Wershe was recruited as a drug informant at 14 years old. After ending his relationship with authorities he continued on in the drug trade, and less than a year later was arrested and portrayed as a teenage drug king pin who ruled Detroit.

He says the portrayal was wrong, he was just a small-time dealer getting by. So, was he railroaded into the federal system? He says “yes.” “They’ve (the F.B.I and police) lied about this for over two decades.”

Many of the people he turned in have already been released, Wershe said, adding that he has three kids, four grandkids and has “never been a part of their life.”

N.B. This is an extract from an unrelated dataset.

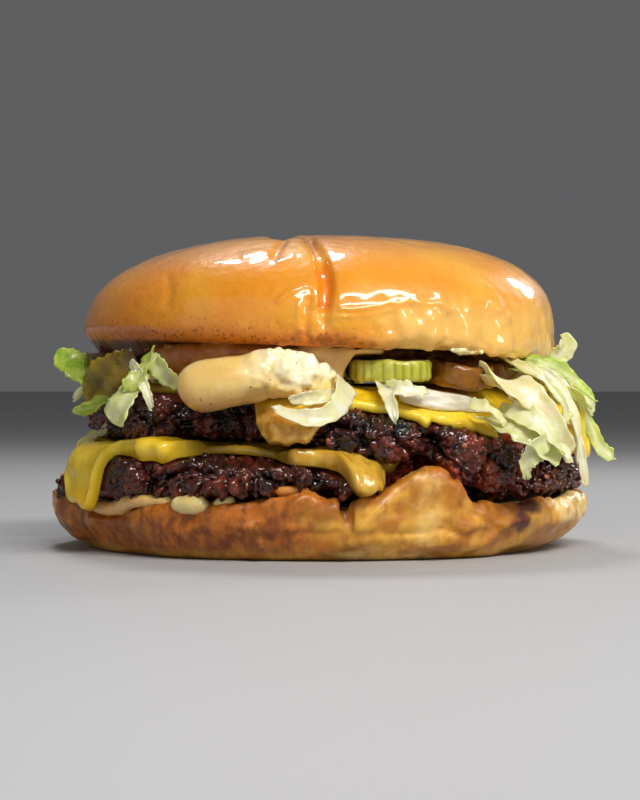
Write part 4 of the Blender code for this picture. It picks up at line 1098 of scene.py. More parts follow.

Kid Rock spoke on his behalf at his last parole hearing, which he now thinks was a tactical error. “Some people say it hurt, some people say it helped. I mean, I guess it brought the wrong message and the wrong attention to me,” Wershe said.

He said he and Rock knew each other back in the day and became pretty good friends while he was in prison, but said “they had a little falling out and haven’t talked since.” In 2002-2003, Eminem agreed to play him in a movie, but the deal seemed to fizzle.

What would he do if he’s released? “It’s hard … I’ve been in here 25 years, I mean I want to do something, but actually sitting right here right now, I couldn’t tell you if they told me I could to home tomorrow, truthfully, it would be overwhelming.”

He added that if is ever released, he would not return to his roots. “I feel my life would be in danger if I went back to the city of Detroit … The people that I cooperated against, it’s public record now, they’ve all long since been released. It’s something, I wouldn’t feel comfortable in that area.”

Wershe’s sister Dawn said, “He’s my brother and I love him and I think it’s really a raw deal that he got between the state and the F.B.I… He’s my brother, blood’s thicker than water … It’s a travesty of justice … He was 17 years old… He’s done his time, he’s done more than his time.”